Gradient Descent Convergence: From Convex Optimization to Deep Learning

Abstract

Gradient descent is a fundamental optimization algorithm commonly used in machine learning and deep learning to minimize objective functions. Despite its simplicity, understanding its convergence behaviour in different optimization landscapes remains critical for ensuring efficient and stable training of models. This study examines the theoretical and practical convergence properties of gradient descent in convex, strongly convex, and non-convex scenarios. The aim was to analyse how factors such as function smoothness, step size, and algorithmic variants affect convergence to minima or stationary points. We used both theoretical proofs and numerical experiments to assess performance. Convergence proofs were presented for convex and smooth functions, demonstrating sub-linear convergence for gradient descent, and for strongly convex functions, showing linear convergence. In non-convex settings, we showed that the gradient descent converges to stationary points under standard assumptions, supported by theoretical guarantees. To validate these results, we apply gradient descent, conjugate gradient, and an Adaptive Modified Gradient-Type (AMGT) method to optimize convex and bivariate quadratic functions. Our simulations indicated that while standard gradient descent ensured stable but slower convergence, conjugate gradient methods offered faster descent in convex quadratic problems.
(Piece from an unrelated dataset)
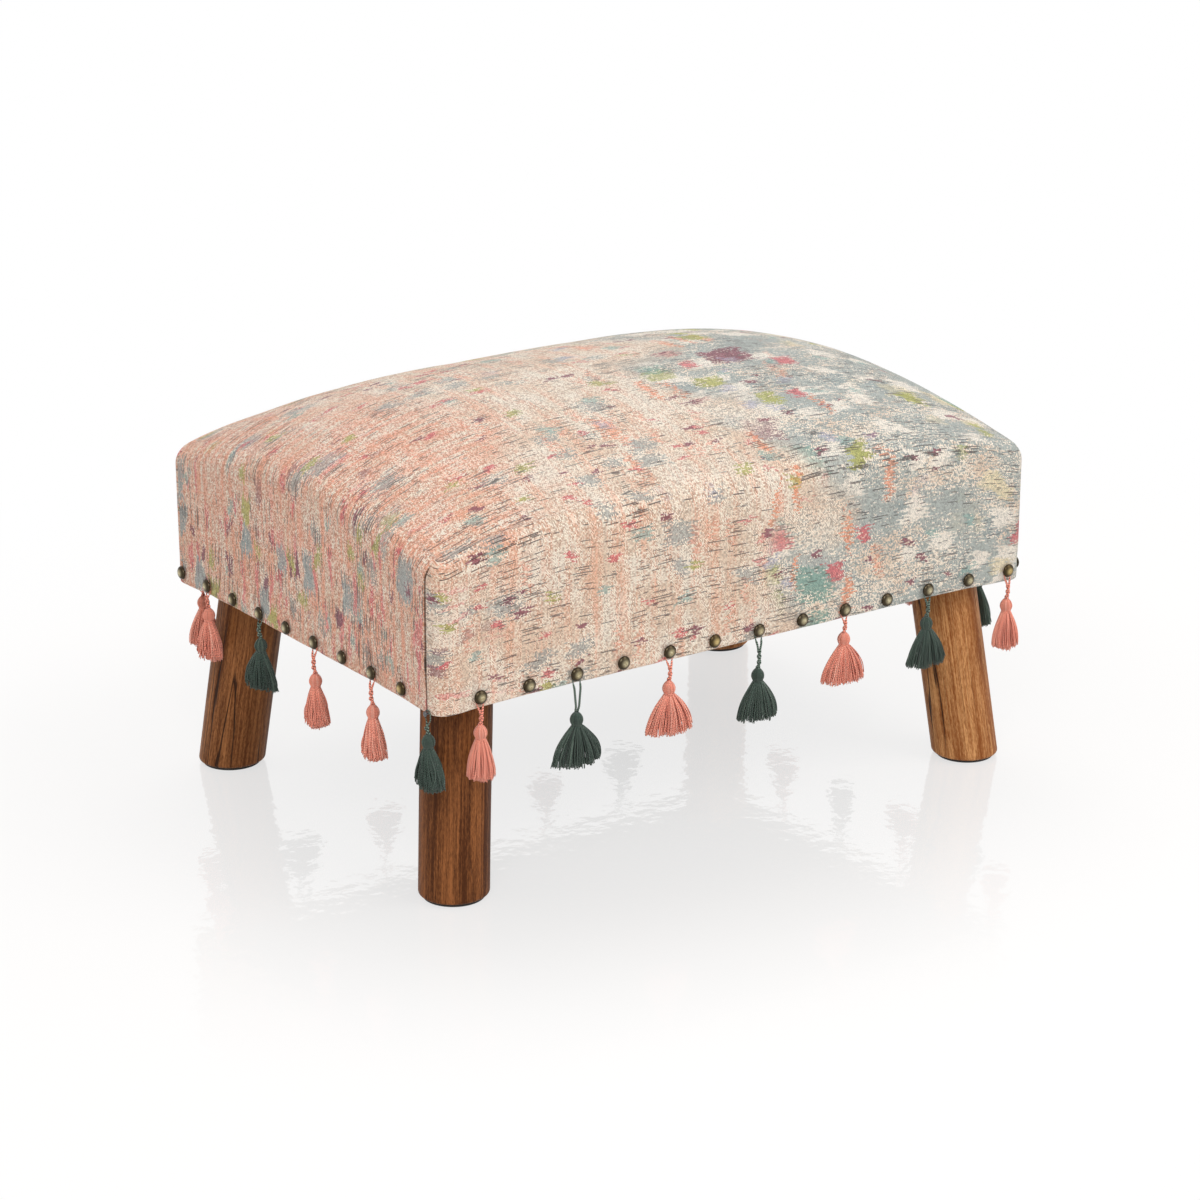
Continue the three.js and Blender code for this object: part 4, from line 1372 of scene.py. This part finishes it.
pink_yarn = yarn_material("pink yarn", "fabba6", "ec9680", "b96353")
green_yarn = yarn_material("green yarn", "5f7064", "3a4b42", "1e2a23")


def loop_path(drop, is_plain):
    """The loop's route, as (along, out, up) from the hinge: up one side, over the nail and down. The
    two sides are twisted round each other above the head."""
    split = -drop * loop_split_share
    half_gap = ply_reach * loop_gap_share

    def point_at(height, sign):
        if height >= split or is_plain:
            low = -drop if is_plain else split
            share = min(max((height - low) / (-loop_open_drop - low), 0), 1)
            return [sign * (half_gap + (loop_radius - half_gap) * share), 0, height]
        turn = 2 * math.pi * (split - height) / loop_turn_pitch
        ease = smooth_step(0, loop_ease_drop, split - height)
        return [sign * half_gap * math.cos(turn), sign * half_gap * math.sin(turn) * ease, height]

    heights = np.linspace(-drop - loop_tuck, -loop_centre_drop, round(drop / loop_step))
    path = [point_at(height, 1) for height in heights]
    for step in range(1, loop_arc_count):
        turn = math.pi * step / loop_arc_count
        path.append([loop_radius * math.cos(turn), 0, loop_radius * math.sin(turn) - loop_centre_drop])
    return path + [point_at(height, -1) for height in heights[::-1]]


def head_radius(share):
    """The ball of the head's radius, from the tie at its top, share 0, to the neck, share 1."""
    angle = math.pi * (head_top_share + head_ball_share * share)
    return tassel_head_radius * math.sin(angle) ** head_roundness


def head_strand(turn, drop, draw):
    """One strand over the ball of the head, from the tie at its top down to the neck."""
    path = []
    for step in range(head_strand_steps + 1):
        share = step / head_strand_steps
        radius = max(head_radius(share) - strand_radius * head_strand_sink_share, head_strand_least)
        if step == head_strand_steps:
            radius = tassel_neck_radius - neck_tuck
        swing = turn + head_strand_sway * math.sin(3 * share + draw.random())
        path.append((
            radius * math.cos(swing), radius * math.sin(swing), -drop - tassel_head_height * share,
        ))
    return path


def skirt_strand(share_across, share_out, half_width, skew, drop, clump, draw):
    """One strand of the skirt, from inside the neck to its cut end."""
    neck_height = -drop - tassel_head_height + skirt_tuck
    end_along = half_width * (share_across + skirt_skew_share * skew * (1 - share_across ** 2))
    end_out = skirt_half_depth * share_out
    bow = 1 - skirt_rise_across * share_across ** 2 - skirt_rise_out * share_out ** 2
    full_length = skirt_length + skirt_tuck
    clump_share = 1 - clump_length_share + clump_length_share * clump[2]
    length = full_length * bow * (1 + draw.gauss(0, strand_length_spread)) * clump_share
    length = min(length, full_length)
    start_along = (tassel_neck_radius - root_tuck) * share_across
    start_out = (tassel_neck_radius - root_tuck) * share_out
    bell = skirt_bell + skirt_bell_spread * draw.random()
    wave, phase = draw.gauss(0, strand_wave), draw.random() * 2 * math.pi
    path = []
    for step in range(skirt_strand_steps + 1):
        share = step / skirt_strand_steps
        out_share = bell * (1 - (1 - share) ** 2) + (1 - bell) * share
        sway = wave * math.sin(phase + 5 * share) * share
        gather = clump_gather * math.sin(math.pi * share) * share
        path.append((
            start_along + (end_along - start_along) * out_share + sway + clump[0] * gather,
            start_out + (end_out - start_out) * out_share - sway + clump[1] * gather,
            neck_height - length * share,
        ))
    return path


def strand_forms(name, drop, half_width, draw):
    """All strands of a tassel, each with its tone: the head's, the neck's binding and the skirt's."""
    strands = []
    # A solid core inside the head, in a darker tone that stands as painted shade between the head's
    # strands
    core = [(0, -drop), (core_top_radius, -drop - core_top_depth)]
    for step in range(1, core_steps):
        share = step / core_steps
        radius = max(head_radius(share) - 2 * strand_radius, core_least_radius)
        core.append((radius, -drop - tassel_head_height * share))
    foot = -drop - tassel_head_height - core_foot_depth
    core += [(core_foot_radius, foot), (0, foot)]
    strands.append((turned_form(core, core_sides), core_shade_tone))
    for index in range(head_strand_count):
        turn = 2 * math.pi * (index + head_turn_spread * draw.random()) / head_strand_count
        tone = min(max(head_tone + draw.gauss(0, head_tone_spread), 0), 1)
        path = head_strand(turn, drop, draw)
        strands.append((tube_form(path, strand_radius, strand_sides, (1, 0.3, 0)), tone))
    binding = []
    for share in np.linspace(0, 1, binding_point_count):
        turn = 2 * math.pi * binding_turns * share
        height = -drop - tassel_head_height + binding_rise - binding_height * share
        binding.append((tassel_neck_radius * math.cos(turn), tassel_neck_radius * math.sin(turn), height))
    strands.append((tube_form(binding, binding_radius, binding_sides), binding_tone))
    skew = skirt_skews.get(name, draw.uniform(-0.3, 0.3))
    clumps = [(draw.uniform(-1, 1), draw.uniform(-1, 1), draw.uniform(-1, 1)) for _ in range(clump_count)]
    for index in range(skirt_strand_count):
        across = 1 - 2 * ((index + 0.5) * golden_share % 1)
        out = (1 - 2 * ((index + 0.5) * second_share % 1)) * math.sqrt(1 - across ** 2)
        spread = math.hypot(across, out)
        if draw.random() < stray_share:
            across *= stray_reach
        clump = clumps[int((across + 1.1) / 2.2 * clump_count) % clump_count]
        tone = skirt_tone + clump_tone * clump[2] + draw.gauss(0, skirt_tone_spread)
        tone -= inner_shade * (1 - spread)
        path = skirt_strand(across, out, half_width - strand_radius, skew, drop, clump, draw)
        radii = strand_radius * np.linspace(1.0, tip_radius_share, len(path))
        radii = radii * (0.9 + 0.25 * draw.random())
        strands.append((tube_form(path, radii, strand_sides, (1, 0.2, 0)), min(max(tone, 0), 1)))
    return strands


def lay_out_strand(piece, side_count):
    """Writes how far round and how far along its strand each point is."""
    layer = piece.data.uv_layers.new(name="strand")
    vertices = np.array([corner.vertex_index for corner in piece.data.loops])
    points = np.array([vertex.co for vertex in piece.data.vertices])
    places = np.column_stack([(vertices % side_count) / side_count, -points[vertices][:, 2]])
    layer.data.foreach_set("uv", places.astype(np.float32).ravel())


def make_tassel(name, seed):
    """A tassel's yarn, hung at its hinge, and its loop."""
    pivot = hinge_places[name]
    along, out = sides["left" if name == "tassel_corner" else name.split("_")[1]]
    low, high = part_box(name)
    drop = pivot.z - low.z - tassel_head_height - skirt_length
    across = Vector([abs(part) for part in along])
    half_width = (high - low).dot(across) / 2
    slot = yarn_slots[name]
    material = green_yarn if slot == "green_yarn" else pink_yarn
    ways = np.array([along, out, (0, 0, 1)])
    strands = strand_forms(name, drop, half_width, random.Random(seed))
    points, faces = join_forms([form for form, _ in strands])
    placed = (points @ ways + np.array(pivot), faces)
    tassel = show_mesh(f"{name}_yarn", placed, name, material)
    tones = np.concatenate([np.full(len(form[0]), tone) for form, tone in strands])
    write_numbers(tassel, "strand_tone", tones)
    write_numbers(tassel, "ply_painted_shading", np.full(len(tones), skirt_ply_shading))
    lay_out_strand(tassel, strand_sides)
    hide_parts(name)
    path = np.array(loop_path(drop, name in plain_loops))
    below_nail = -path[:, 2]
    at_nail = 1 - smooth_step(*pinch_drops, below_nail)
    above_head = 1 - smooth_step(drop - bow_end_height, drop, below_nail)
    path[:, 1] += loop_bow * smooth_step(*bow_drops, below_nail) * above_head
    path = path @ ways + np.array(pivot)
    reach = ply_reach + (pinched_reach - ply_reach) * at_nail
    loop_form = tube_form(path, reach, loop_sides, out, loop_lobes, loop_ply_pitch)
    loop = show_mesh(f"{name}_loop", loop_form, name, material)
    loop_tone, loop_ply_shading = loop_tones_and_ply_shading[slot]
    write_numbers(loop, "strand_tone", np.full(len(loop_form[0]), loop_tone))
    write_numbers(loop, "ply_painted_shading", np.full(len(loop_form[0]), loop_ply_shading))
    lay_out_strand(loop, loop_sides)


for seed, name in enumerate(hinge_places, 100):
    make_tassel(name, seed)

# Floor: a white glossy sheet, which mirrors the legs and tassels faintly and fades into plain white
# further out. Soft lamps light the stool from the front right, from the front left and from above.
floor_half_size = 12.0
fade_start = 0.35
fade_end = 1.0
near_fade = 0.80
mirror_start = 0.24
mirror_end = 0.62
ambient = 0.52


def where_seen(tree):
    """1 where the camera sees a surface, straight or through a mirror or glass, and 0 for its light."""
    ray = add_node(tree, "ShaderNodeLightPath").outputs
    seen = Field(ray["Is Camera Ray"]).step("MAXIMUM", Field(ray["Is Glossy Ray"]))
    return seen.step("MAXIMUM", Field(ray["Is Transmission Ray"]))


def blended(share, first, second):
    """Two shaders mixed by a share."""
    parts = {0: share, 1: Field(first.outputs[0]), 2: Field(second.outputs[0])}
    return add_node(share.tree, "ShaderNodeMixShader", parts)


mesh = bpy.data.meshes.new("floor")
edge = floor_half_size
corners = [(-edge, -edge, 0), (edge, -edge, 0), (edge, edge, 0), (-edge, edge, 0)]
mesh.from_pydata(corners, [], [(0, 1, 2, 3)])
floor = bpy.data.objects.new("floor", mesh)
bpy.context.scene.collection.objects.link(floor)
white_floor = bpy.data.materials.new("white floor")
white_floor.use_nodes = True
tree = white_floor.node_tree
tree.nodes.clear()
place = object_place(tree)
from_stool = length_of(stretched(place, (0.8, 1.0, 1.0)))
fade = graded(from_stool, fade_start, fade_end, near_fade, 1.0) * where_seen(tree)
lit_floor = add_node(tree, "ShaderNodeBsdfDiffuse", {"Color": "f1ece8"})
plain_white = add_node(tree, "ShaderNodeEmission", {"Strength": 1.0})
ripples = add_node(tree, "ShaderNodeBump", {
    "Height": noise_at(place, 60.0), "Strength": 0.20, "Distance": 0.002,
})
gloss = add_node(tree, "ShaderNodeBsdfGlossy", {
    "Roughness": 0.06, "Normal": Field(ripples.outputs["Normal"]),
})
fresnel = Field(add_node(tree, "ShaderNodeFresnel", {"IOR": 1.5}).outputs["Fac"])
mirror_share = fresnel * graded(from_stool, mirror_start, mirror_end, 1.0, 0.0)
surface = blended(mirror_share, blended(fade, lit_floor, plain_white), gloss)
add_node(tree, "ShaderNodeOutputMaterial", {"Surface": Field(surface.outputs[0])})
mesh.materials.append(white_floor)

lamps = [
    ("key lamp", (1.6, -2.2, 2.6), 2.2, 46),
    ("side lamp", (-1.9, -2.3, 2.5), 1.6, 48),
    ("top lamp", (0.6, 1.4, 3.2), 2.0, 44),
]
stool_middle = Vector((0, 0, 0.2))
for lamp_name, lamp_place, lamp_size, lamp_watts in lamps:
    lamp_data = bpy.data.lights.new(lamp_name, "AREA")
    lamp_data.size = lamp_size
    lamp_data.energy = lamp_watts
    lamp = bpy.data.objects.new(lamp_name, lamp_data)
    lamp.location = lamp_place
    lamp.rotation_mode = "QUATERNION"
    lamp.rotation_quaternion = (stool_middle - Vector(lamp_place)).to_track_quat("-Z", "Y")
    bpy.context.scene.collection.objects.link(lamp)

world = bpy.data.worlds.new("studio")
bpy.context.scene.world = world
world.use_nodes = True
tree = world.node_tree
tree.nodes.clear()
strength = where_seen(tree) * (1 - ambient) + ambient
background = add_node(tree, "ShaderNodeBackground", {"Color": (1, 1, 1, 1), "Strength": strength})
add_node(tree, "ShaderNodeOutputWorld", {"Surface": Field(background.outputs[0])})
bpy.context.scene.view_settings.view_transform = "Standard"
AMGT demonstrated improved convergence speed with appropriate tuning but diverged with excessively high learning rates, highlighting the importance of hyperparameter sensitivity. In conclusion, the study confirms that the convergence behaviour of gradient-based methods depends significantly on problem structure and learning rate selection. For convex problems, using fixed learning rates below the inverse of the Lipschitz constant ensures convergence. In non-convex domains, adaptive methods such as Adam and learning rate scheduling can improve performance, especially in deep learning applications. We recommend careful step size tuning and method selection based on problem characteristics to balance convergence speed and stability in practical applications.